Deployment and lifecycle management 

 


  • Design and own the install, upgrade and rollback processes for Kubeflow across clusters and environments. 
  • Manage manifests and configuration (versioning, parameterization) to enable repeatable, auditable deployments. 
  • Automate bootstrap and cluster lifecycle tasks, including preflight checks, dependency validation, and post-deploy verification. 
  • Troubleshoot and resolve complex deployment/install issues across control plane and data plane components. 

 

Security (authN/authZ) 


 

  • Implement Kubernetes authentication (OIDC, RBAC, ServiceAccounts, Vault integration, short-lived credentials) and authorization policies for secure multi-tenant Kubeflow deployments. 
  • Design and enforce least-privilege access models for data scientists, pipelines, and model-serving endpoints. 
  • Integrate cluster security controls (namespace isolation, PSP/PSA or equivalent, network policies, admission controllers) with Kubeflow components. 

 


CI/CD and automation 

 


  • Build CI/CD pipelines to validate, test, and release Kubeflow manifests, application code, and model-serving images. 
  • Integrate test automation for functional, security, and smoke tests as part of deployment pipelines. 
  • Create git-driven workflows (GitOps) for manifests and environment promotion. 

 

Operations, observability, and reliability 


 

  • Instrument and monitor Kubeflow and Kubernetes control/data planes (logs, metrics, tracing). 
  • Implement alerting and runbook documentation for common failure modes and operational tasks. 
  • Lead post-mortems and continuous improvement of platform reliability and deployment practices. 

 


Collaboration and enablement 

 


  • Work closely with data scientists to translate model training and serving requirements into platform capabilities. 
  • Collaborate with platform, security, and cross-fuctional teams to align on architecture, policy, and operational standards. 

 

Required skills and experience 


 

  • Strong experience with Kubeflow: customization, components, Pipelines, Profiles, Notebook integration, and operational management. 
  • Familiarity with AI tooling on kubernetes.
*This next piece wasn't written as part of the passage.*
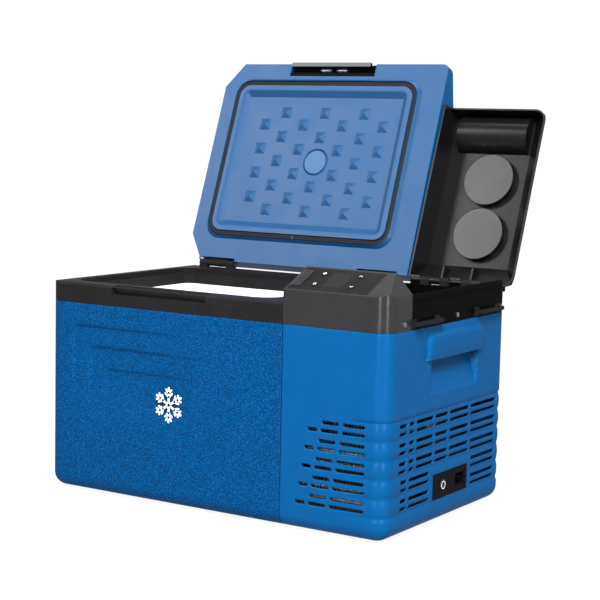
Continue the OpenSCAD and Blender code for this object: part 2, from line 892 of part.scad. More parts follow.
plug_x0 = panel_x0 - 20;
plug_x1 = panel_x1 + 20;
plug_y0 = panel_y0 - 20;
plug_y1 = panel_y1 + 20;
gasket_out = 17;
gasket_w = 8;
panel_wall = 9;
floor_z = lid_z - plug_drop + panel_depth;

module panel_rect(grow, r) {
    round_rect(panel_x0 - grow, panel_x1 + grow, panel_y0 - grow, panel_y1 + grow, r);
}

pyramid_w = 19;
pyramid_h = 4;
pyramid_x = 73.5;
pyramid_y = 20.6;

// Nine staggered rows of low pyramids around a round boss
module pyramids() {
    cx = (panel_x0 + panel_x1) / 2 + 2;
    cy = (panel_y0 + panel_y1) / 2 + 2;
    for (row = [-4 : 4]) {
        n = row % 2 == 0 ? 3 : 4;
        for (i = [0 : n - 1]) {
            x = cx + (i - (n - 1) / 2) * pyramid_x;
            if (row != 0 || i != 1) translate([x, cy + row * pyramid_y, floor_z + 0.2]) rotate([180, 0, 45])
                cylinder(h = pyramid_h, r1 = pyramid_w / sqrt(2), r2 = 0, $fn = 4);
        }
    }
    translate([cx, cy, floor_z - 2.4]) cylinder(h = 2.5, r = 18);
}

// Sunken panel that widens towards its mouth in three small steps
module panel_hollow() {
    for (k = [0 : 2]) translate([0, 0, lid_z - plug_drop - 1]) linear_extrude(1 + panel_depth * (k + 1) / 3)
        panel_rect(-panel_wall * (k + 0.3) / 3, 10 - k);
}

module lid_liner() color([0.2, 0.45, 0.75]) place() swing(lid_open) {
    difference() {
        union() {
            translate([0, 0, lid_z]) linear_extrude(3) lid_outline(0);
            translate([0, 0, lid_z - plug_drop]) linear_extrude(plug_drop + 1)
                round_rect(plug_x0, plug_x1, plug_y0, plug_y1, 26);
            translate([0, 0, lid_z + 2]) linear_extrude(floor_z - lid_z + 0.5) panel_rect(2, 12);
        }
        panel_hollow();
        translate([0, 0, lid_z - plug_drop - 1]) linear_extrude(5) difference() {
            panel_rect(gasket_out, 20);
            panel_rect(gasket_out - gasket_w, 12);
        }
        translate([0, 0, lid_z - plug_drop + 6.2]) linear_extrude(10) difference() {
            round_rect(plug_x0 + 2.5, plug_x1 - 2.5, plug_y0 + 2.5, plug_y1 - 2.5, 23.5);
            panel_rect(2, 12);
        }
        lid_notches(0);
    }
    pyramids();
}

module lid_gasket() color([0.24, 0.25, 0.26]) place() swing(lid_open) {
    translate([0, 0, lid_z - plug_drop - 1.6]) linear_extrude(5.4) difference() {
        panel_rect(gasket_out - 0.3, 19.7);
        panel_rect(gasket_out - gasket_w + 0.3, 12.3);
    }
}

module lid_foam() color([0.93, 0.9, 0.78]) place() swing(lid_open) {
    difference() {
        intersection() {
            lid_form(wall + gap, lid_seam + 0.2);
            block(lid_x0, lid_x1, lid_y0, lid_y1, lid_seam + 5, lid_top);
        }
        lid_notches(3);
    }
}

module lid_hinge_leaves() color(black) place() swing(lid_open) {
    difference() {
        union() {
            for (i = [0 : 1]) {
                x0 = hinge_at[i] + 14.4;
                x1 = hinge_at[i] + hinge_span[i] - 14.4;
                rod_x(x0, x1, hinge_y, hinge_z, knuckle_r);
                block(x0, x1, lid_y1 - 4.8, hinge_y, hinge_z - 1, hinge_z + 5.4);
                block(x0, x1, lid_y1, lid_y1 + 2.6, hinge_z + 4, hinge_z + 26);
            }
        }
        hinge_bores(pin_r + 0.06);
    }
}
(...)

One or more of: LangChain, LangFlow, Spark, Airflow, Kubeflow, MLFlow, KServe, Ray 
  • Good to have open-source contributions and particularly in the Kubeflow and Knative communities 
  • Deep Kubernetes expertise: cluster architecture, resource management, controllers, CRDs, operators, networking, and storage. 
  • Proven experience implementing Kubernetes authentication (OIDC, webhook token auth, service accounts) and authorization (RBAC, ABAC, policy enforcement). 
  • Practical experience with Knative and KServe: custom predictors, scaling behavior, revisions, and annotations for serving models. 
  • MLOps knowledge: model training, reproducible pipelines, model versioning, deployment patterns, inference scaling and A/B testing. 
  • CI/CD tooling: building pipelines for build/test/deploy of manifests and container images (Jenkins, GitHub Actions, GitLab CI, Tekton, ArgoCD, etc.). 
  • Strong troubleshooting and debugging skills for distributed systems and Kubernetes-native apps. 
  • Excellent communication and collaboration skills for cross-functional teams. 

 


Preferred qualifications 

 


  • Experience designing cloud-native architectures and microservices patterns. 
  • Familiarity with GitOps workflows and tools (ArgoCD, Flux). 
  • Experience with Helm, Kustomize, and Kubernetes operators for managing manifests at scale. 
  • Knowledge of container registries, image promotion, and secure image supply chains. 
  • Monitoring, logging and tracing stack experience (Prometheus, Grafana, etc). 
  • Familiarity with secrets management solutions (Vault, K8s SAa, ExternalSecret). 
  • Prior experience maintaining or contributing to open-source Kubeflow manifests or distributions. 
  • Desired experience with our repositories 

 

Additional attributes 


 

  • Senior-level mindset: proactive, ownership-oriented, and driven to improve platform reliability and developer productivity. 
  • Comfortable working in ambiguous environments and balancing short-term fixes and long-term platform investments. 
  • Willingness to mentor and grow the team’s Kubeflow and Kubernetes capabilities.